Kyz-Zhibek

Ein Briefmarkenbogen 2020 mit einer Szene des Films "Kyz-Zhibek" von 1970.
Fassadengemälde im kasachischen Schymkent mit einer Szene des Films "Kyz-Zhibek" von 1970.
Eine Briefmarke von 2006, die der Oper von 1934 gewidmet ist

Kyz-Zhibek (kasachisch Қыз Жібек Qyz Jıbek) ist eine kasachische poetische Volkslegende aus dem 17. Jahrhundert, die von einer Liebesgeschichte zwischen Kyz-Zhibek und Tolegen erzählt.

Die Geschehnisse des Epos spielen in der Zeit, als die erste Welle von Kalmücken nach Ural wanderte und das Kasachen-Khanat erstmals aus vielen Steppenclans und Stämmen gebildet wurde.

Handlung

In dem Epos steht die Heldin Zhibek im Mittelpunkt, beginnend mit der erstaunlichen Geschichte eines Kaufmanns über ihre überwältigende Schönheit und endend mit der Schilderung der Ereignisse in der Steppe angesichts der Invasion der Kalmücken. Der Protagonist des Epos, Tolegen, will das Mädchen, das sein Vater für ihn ausgewählt hat, nicht heiraten. Nachdem er die Geschichte eines Kaufmanns über himmlische Schönheit von Kyz-Zhibek gehört hat, macht er sich auf die Suche nach ihr. Widrigkeiten wie der Widerstand seines Vaters, der ferne Weg, die Einsamkeit und die Feindseligkeit seines Gegners Bekezhan standen ihm dabei im Weg. Er überwindet all diese Hindernisse, kämpft um Zhibeks Hand und Herz und verdient ihre Liebe. Kyz Zhibek verliebte sich in Tolegen, aber ihre glücklichen Tage mit ihm waren kurz. Während der Auseinandersetzungen der rivalisierenden Familien wird Tolegen jedoch von Bekezhan aus dem Argyn-Clan, der ebenfalls Zhibeks Hand begehrte, getötet. Sie erfährt zuerst nicht über den Tod von Tolegen und wartet dann acht Jahre lang auf ihren Liebsten.

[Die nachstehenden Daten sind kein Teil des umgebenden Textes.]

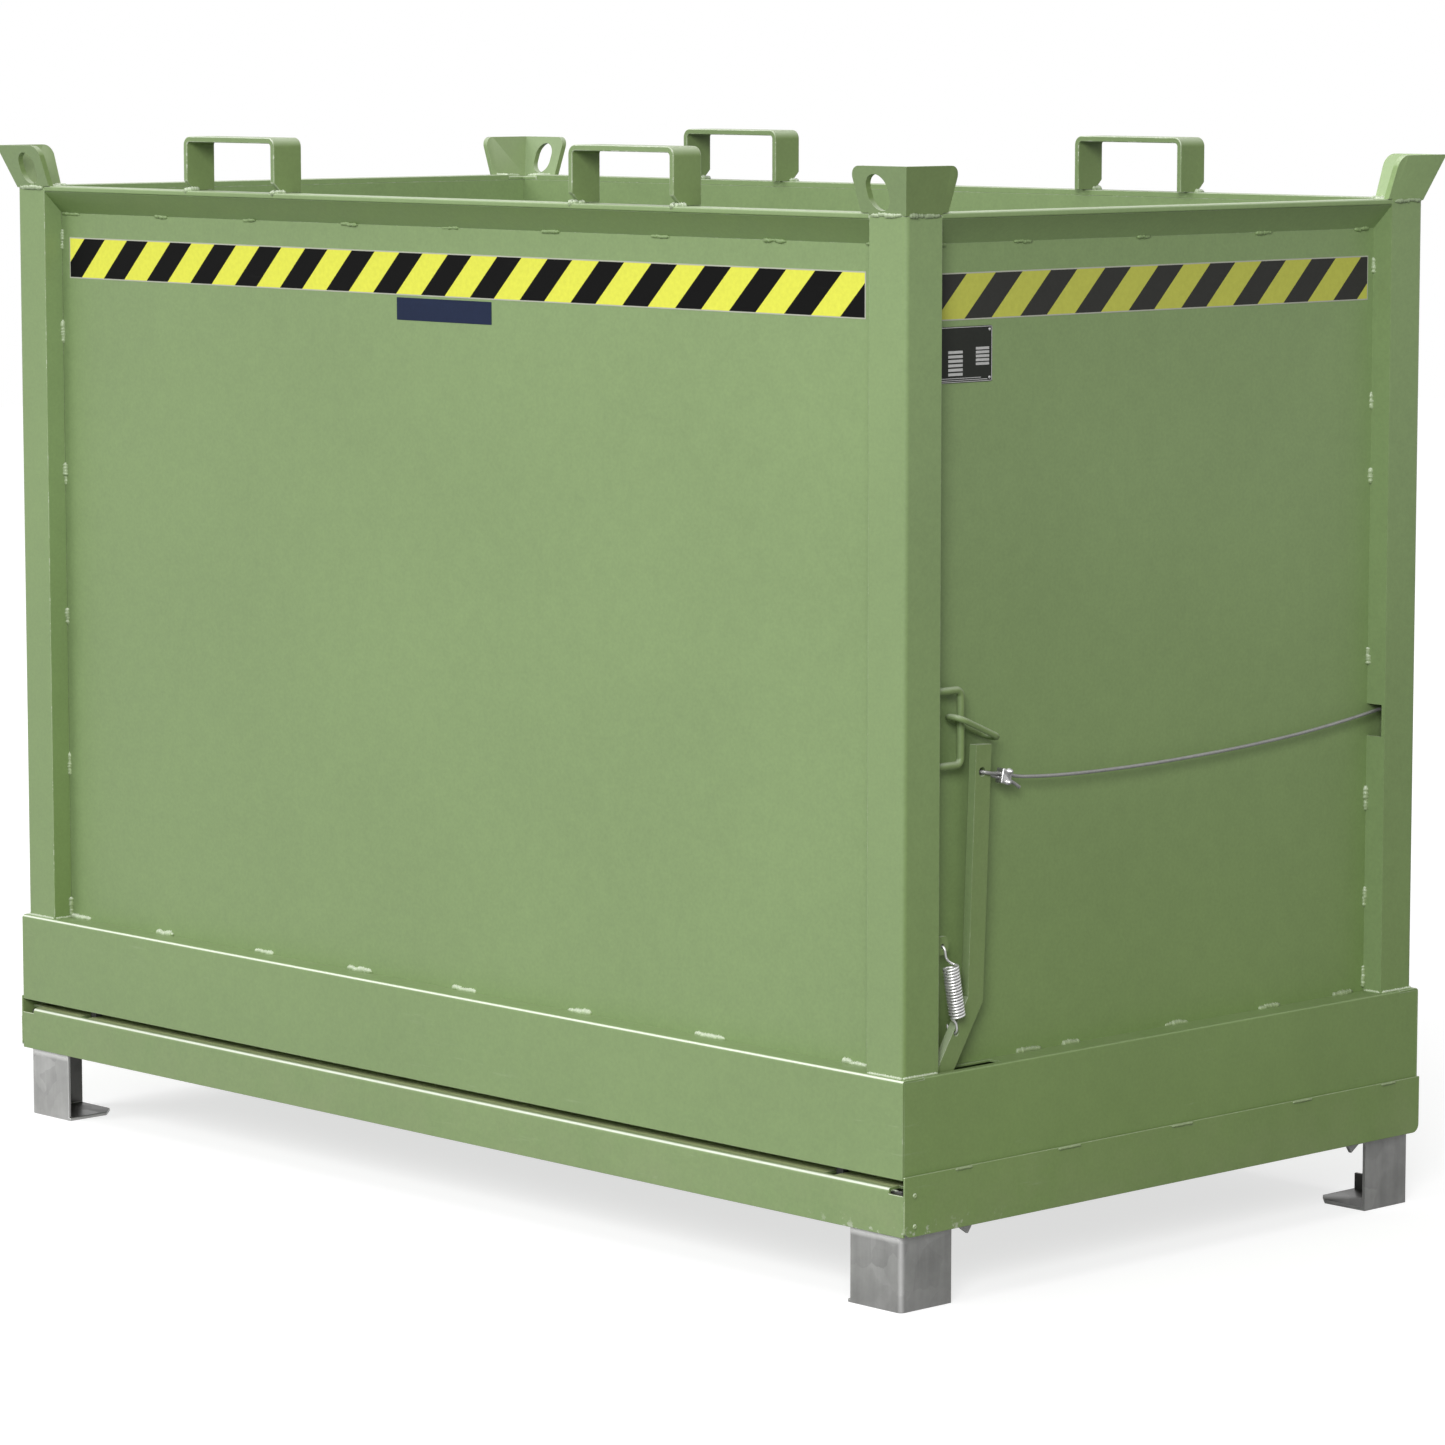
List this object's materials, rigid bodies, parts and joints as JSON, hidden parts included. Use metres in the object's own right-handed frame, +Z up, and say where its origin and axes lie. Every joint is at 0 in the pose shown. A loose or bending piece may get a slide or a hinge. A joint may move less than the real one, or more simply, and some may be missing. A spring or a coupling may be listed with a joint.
{
  "type": "hinged bottom hopper",
  "caption": "Open steel hopper whose floor is a flap hinged at the back, held by hooks on a lever shaft with rope, spring and lock ring",
  "frame": {"origin": "on the ground under the middle of the corner posts' outline", "axes": "X along the long side with the lever's short side at +X, Y from the front long side to the hinged back, Z up"},
  "size_m": [1.888, 1.059, 1.468],
  "materials": {
    "green_paint": "satin",
    "galvanised_steel": "matt",
    "zinc_plated_steel": "satin",
    "wire_rope_steel": "satin"
  },
  "bodies": {
    "container": {"wall_front": "green_paint", "wall_back": "green_paint", "wall_right": "green_paint", "wall_left": "green_paint", "rim_bar_front": "green_paint", "rim_bar_back": "green_paint", "rim_bar_right": "green_paint", "rim_bar_left": "green_paint", "post_front_left": "green_paint", "post_front_right": "green_paint", "post_back_left": "green_paint", "post_back_right": "green_paint", "band_front": "green_paint", "band_back": "green_paint", "band_right": "green_paint", "band_left": "green_paint", "lug_front_right": "green_paint", "lug_front_left": "green_paint", "lug_back_right": "green_paint", "lug_back_left": "green_paint", "loop_front_left": "green_paint", "loop_front_right": "green_paint", "loop_back_left": "green_paint", "loop_back_right": "green_paint", "staple": "green_paint", "spring_tab": "green_paint", "rope_roller": "zinc_plated_steel", "roller_pin": "zinc_plated_steel", "shaft_bearing_left": "green_paint", "shaft_bearing_middle": "green_paint", "shaft_bearing_right": "green_paint", "hinge_ears_left": "green_paint", "hinge_ears_middle": "green_paint", "hinge_ears_right": "green_paint", "hinge_pins": "zinc_plated_steel", "return_spring": "zinc_plated_steel", "wire_rope": "wire_rope_steel"},
    "bottom_flap": {"flap_floor": "green_paint", "flap_lip_front": "green_paint", "flap_lip_left": "green_paint", "flap_lip_right": "green_paint", "flap_lip_back": "green_paint", "flap_frame": "green_paint", "hinge_tongue_left": "green_paint", "hinge_tongue_middle": "green_paint", "hinge_tongue_right": "green_paint", "foot_front_right": "galvanised_steel", "foot_front_left": "galvanised_steel", "foot_back_right": "galvanised_steel", "foot_back_left": "galvanised_steel"},
    "latch": {"lever": "green_paint", "latch_shaft": "galvanised_steel", "hook_left": "galvanised_steel", "hook_right": "galvanised_steel", "rope_eye": "wire_rope_steel", "rope_clip": "zinc_plated_steel"},
    "safety_ring": {"safety_ring": "green_paint"},
    "pull_handle": {"pull_ring": "zinc_plated_steel"}
  },
  "joints": [
    {"name": "flap_hinge", "type": "hinge", "parent": "container", "child": "bottom_flap", "pos_m": [0, 0.521, 0.165], "axis": [1, 0, 0], "range_deg": [0, 85]},
    {"name": "latch_turn", "type": "hinge", "parent": "container", "child": "latch", "pos_m": [0, -0.484, 0.195], "axis": [-1, 0, 0], "range_deg": [0, 20], "stiffness_Nm_per_rad": 90, "springref_deg": -3.44, "deforming": ["return_spring", "wire_rope"]},
    {"name": "ring_slide", "type": "slide", "parent": "container", "child": "safety_ring", "axis": [0, 0, -1], "range_m": [0, 0.035]},
    {"name": "pull_slide", "type": "slide", "parent": "container", "child": "pull_handle", "axis": [0, 0, -1], "range_m": [0, 0.152]}
  ],
  "couplings": [
    {"joint": "pull_slide", "follows": "latch_turn", "m_per_rad": 0.4354}
  ]
}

Wegen ihrer Schönheit wurde Zhibeks Sippe vom Unglück verfolgt. Der kalmückische Khan Khoren, der mit einem großen Heer anrückte und drohte, alle Aule zu verbrennen, verlangte von Zhibek die Einwilligung, seine Frau zu werden. Um ihr Volk zu retten, willigt Zhibek ein und bittet nur darum, die Hochzeit um drei Monate zu verschieben. Khoren wartet ab, und Zhibek schickt einen Boten zu Tolegens Aul. Das erfährt Bekezhan, der schon lange in Zhibek verliebt ist. Er wagt es, das Geheimnis von Tolegens Tod zu lüften und erzählt ihr, wie er und seine Freunde vor acht Jahren im Winter auf der Jagd einen einsamen Reisenden riefen, der vor ihnen davonlief. Der Reisende schoss zweimal mit seinem Bogen und verwundete Bekezhans Freunde. Dann schoss Bekezhan mit einem Gewehr. Der Reisende stürzte, und die Kugel holte ihn ein. Als Bekezhan herangeritten kam, erkannte er ihn als Tolegen.

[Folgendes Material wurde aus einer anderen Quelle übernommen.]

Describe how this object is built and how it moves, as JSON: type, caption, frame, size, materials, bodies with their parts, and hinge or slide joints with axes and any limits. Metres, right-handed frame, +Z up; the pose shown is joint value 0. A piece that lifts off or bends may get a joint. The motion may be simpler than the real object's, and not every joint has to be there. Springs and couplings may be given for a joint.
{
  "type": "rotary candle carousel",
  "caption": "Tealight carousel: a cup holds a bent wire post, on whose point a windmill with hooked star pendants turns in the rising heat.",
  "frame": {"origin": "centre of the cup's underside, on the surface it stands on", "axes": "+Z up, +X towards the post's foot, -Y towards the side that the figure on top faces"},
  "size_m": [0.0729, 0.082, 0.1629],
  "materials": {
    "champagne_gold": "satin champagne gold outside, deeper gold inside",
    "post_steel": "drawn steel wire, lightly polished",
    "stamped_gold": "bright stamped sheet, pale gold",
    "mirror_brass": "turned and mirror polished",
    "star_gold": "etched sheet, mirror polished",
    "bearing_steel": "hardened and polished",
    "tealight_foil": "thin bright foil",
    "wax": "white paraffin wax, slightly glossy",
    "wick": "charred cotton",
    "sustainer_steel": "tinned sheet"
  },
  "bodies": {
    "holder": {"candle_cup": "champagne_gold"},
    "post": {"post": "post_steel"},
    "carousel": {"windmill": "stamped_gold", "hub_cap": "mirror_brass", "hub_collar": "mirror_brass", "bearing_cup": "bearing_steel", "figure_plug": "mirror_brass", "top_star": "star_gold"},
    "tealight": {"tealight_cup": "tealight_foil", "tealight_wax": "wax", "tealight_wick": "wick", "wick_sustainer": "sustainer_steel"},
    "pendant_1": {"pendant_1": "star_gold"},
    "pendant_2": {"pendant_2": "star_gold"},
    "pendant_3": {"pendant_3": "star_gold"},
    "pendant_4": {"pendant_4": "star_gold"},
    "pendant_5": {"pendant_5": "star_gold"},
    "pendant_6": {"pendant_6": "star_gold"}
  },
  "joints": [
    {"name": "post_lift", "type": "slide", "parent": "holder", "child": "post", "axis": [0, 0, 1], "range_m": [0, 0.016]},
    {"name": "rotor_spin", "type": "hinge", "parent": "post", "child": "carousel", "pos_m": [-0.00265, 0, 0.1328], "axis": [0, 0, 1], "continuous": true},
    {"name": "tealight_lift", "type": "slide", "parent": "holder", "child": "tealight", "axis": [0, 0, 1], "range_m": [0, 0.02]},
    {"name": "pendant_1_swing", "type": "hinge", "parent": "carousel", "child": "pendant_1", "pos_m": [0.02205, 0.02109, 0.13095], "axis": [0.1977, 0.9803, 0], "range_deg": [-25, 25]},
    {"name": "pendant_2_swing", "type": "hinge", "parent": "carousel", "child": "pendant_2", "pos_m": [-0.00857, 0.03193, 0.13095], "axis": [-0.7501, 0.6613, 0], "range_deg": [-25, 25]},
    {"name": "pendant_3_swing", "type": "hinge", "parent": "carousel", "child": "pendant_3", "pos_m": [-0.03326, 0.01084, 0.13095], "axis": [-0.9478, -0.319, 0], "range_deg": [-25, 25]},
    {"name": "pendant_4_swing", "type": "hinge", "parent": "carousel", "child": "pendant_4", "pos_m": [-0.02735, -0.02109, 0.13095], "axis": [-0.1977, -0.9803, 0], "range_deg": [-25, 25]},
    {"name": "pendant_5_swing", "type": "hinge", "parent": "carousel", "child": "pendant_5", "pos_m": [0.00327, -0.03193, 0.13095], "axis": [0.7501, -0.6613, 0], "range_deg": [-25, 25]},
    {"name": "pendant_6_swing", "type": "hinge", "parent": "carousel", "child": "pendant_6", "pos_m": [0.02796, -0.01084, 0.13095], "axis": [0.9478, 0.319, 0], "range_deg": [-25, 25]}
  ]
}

Der Schmerz des Verlustes, die Treue zur entfernten Familie des toten Bräutigams, die Bewahrung des mutigen, unabhängigen Geistes auch in der Trauer - so wird Kyz-Zhibek zu einem Ideal, zu einem schönen Bild eines kasachischen Mädchens.

Der zweite Teil des Epos handelt vom Tolegens jüngerer Bruder Sansyzbay, der nach acht Jahren erwachsen geworden ist. Nach Tolegens Tod sollte Zhibek gemäß dem Brauch der Schwagerehre die Frau seines jüngeren Bruders Sansyzbay werden. Sansyzbay sucht Zhibek gemäß dem Willen seines Bruders auf. Sie stimmt zu, ihn zu heiraten, doch zuvor muss er gegen den kalmückischen Khan Khoren kämpfen, der Zhibek gewaltsam entführt hat. In einem Zweikampf besiegt Sansyzbay Khoren und befreit Zhibek[1].

Forschungsgeschichte und Publikationen

Im Jahr 1880 hat E. A. Aleksandrov das Poem von Akyn Musabai aufgezeichnet und in Prosaform ins Russische übersetzt. In der zweiten Hälfte des 19. Jahrhunderts nahm der Lehrer Faliollah Tukhvatullin eine andere Version des Poems auf und veröffentlichte sie im Jahr 1894 in Kasan[2]. Das Poem wurde in Kasachisch 1900, 1903, 1905, 1909 und 1911 in Kasan in einer Fassung des kasachischen Ethnographen und Dichters Zhusipbek Shaikhislamuly veröffentlicht[3][4]. Heute sind sechzehn Originalversionen des Epos bekannt.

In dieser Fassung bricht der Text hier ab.